Friday, April 08, 2005
The Trend of the Citizen Music Mogul
Musicians are now using in-home studios and local production services to by-pass the big recording companies.

Gerry Kaufhold, an analyst with the In-Stat market research firm, reports about this fascinating development in the latest In-Stat newsletter, noting:
Dave Kusak, Vice President, Berklee College of Music, and Gerd Leonhard, "music futurist," have published a book titled "The Future of Music: Manifesto for the Digital Music Revolution." Kusak provided some mind-blowing statistics. Of 30 thousand Compact Disc "titles" that were released in 2004, only 400 "titles" sold more than 100 thousand units, and 25 thousand "titles" sold fewer than 1,000 CDs. The big recording companies lose money 98.7% of the time! Because of this frightful "business model," the few remaining mega-music companies are driven totally by the need to create monster hits, and a lot of otherwise good music never gets a chance in the marketplace.
Because of this development, independent musicians, singers and songwriters are taking control of the production and marketing processes themselves. They are finding that if they control costs, they can actually make more money doing it themselves than by being discovered by a big music company.

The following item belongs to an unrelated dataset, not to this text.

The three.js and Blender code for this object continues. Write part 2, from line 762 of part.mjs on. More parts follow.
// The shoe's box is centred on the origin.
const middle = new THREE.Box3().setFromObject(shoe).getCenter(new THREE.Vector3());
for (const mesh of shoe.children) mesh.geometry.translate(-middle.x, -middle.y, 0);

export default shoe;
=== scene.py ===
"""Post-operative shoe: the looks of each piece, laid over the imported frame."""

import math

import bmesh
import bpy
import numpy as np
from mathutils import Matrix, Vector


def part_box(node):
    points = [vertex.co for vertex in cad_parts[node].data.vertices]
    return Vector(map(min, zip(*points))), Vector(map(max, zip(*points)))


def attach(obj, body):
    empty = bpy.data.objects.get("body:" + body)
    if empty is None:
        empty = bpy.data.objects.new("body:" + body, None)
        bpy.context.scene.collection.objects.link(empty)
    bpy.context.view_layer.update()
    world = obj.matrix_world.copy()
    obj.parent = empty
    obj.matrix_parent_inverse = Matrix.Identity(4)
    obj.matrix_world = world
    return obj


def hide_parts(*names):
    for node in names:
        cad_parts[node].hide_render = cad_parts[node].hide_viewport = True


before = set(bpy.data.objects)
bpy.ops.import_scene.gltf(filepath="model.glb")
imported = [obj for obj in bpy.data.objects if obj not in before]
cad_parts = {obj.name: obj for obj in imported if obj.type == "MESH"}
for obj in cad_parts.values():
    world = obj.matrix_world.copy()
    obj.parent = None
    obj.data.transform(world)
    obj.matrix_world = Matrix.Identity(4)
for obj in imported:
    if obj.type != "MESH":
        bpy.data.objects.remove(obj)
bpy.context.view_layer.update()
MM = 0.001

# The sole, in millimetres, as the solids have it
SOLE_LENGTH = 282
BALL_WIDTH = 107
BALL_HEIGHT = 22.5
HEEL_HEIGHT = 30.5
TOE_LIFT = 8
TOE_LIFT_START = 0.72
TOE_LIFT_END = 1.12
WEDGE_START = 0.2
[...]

The Artist Formerly Known as Prince (or maybe he is once again known as Prince -- I'm not sure) found that to be true. His best-selling album "Purple Rain" sold more than 13 million copies, yet he made more money on his most recent project using a direct-to-market approach.

Advances in technology and the Internet are playing a huge role in this trend.

Now it is actually cheap to produce a professional-quality video. For instance, a friend of mine works for a digital media company. They rent out video and audio studios at very reasonable prices. Recently a local hip-hop group hired the studio for an hour, complete with a cameraman. The cost? A grand total of $450. That's all it took to professionally record a music video.

And, to those who know how to leverage it, the Internet can be an extremely low-cost marketing media. Over at Go Daddy you can host a website for as little as $3.95 a month. Too expensive? You can set up and host a blog for free. It doesn't get much cheaper than that.

This is the same kind of pattern as in the publishing industry. Aside from a few mega-writers, most authors make next to nothing from books published through the big publishing houses. Consequently, more authors are self-publishing.

You've heard about the citizen journalist, a term used to describe those people blogging. I've also spoken about the citizen broadcaster, to describe all the people (myself included) running around with microphones making recordings. And of course, all those self-published authors have spawned the citizen publisher.

And now -- introducing... the citizen music mogul.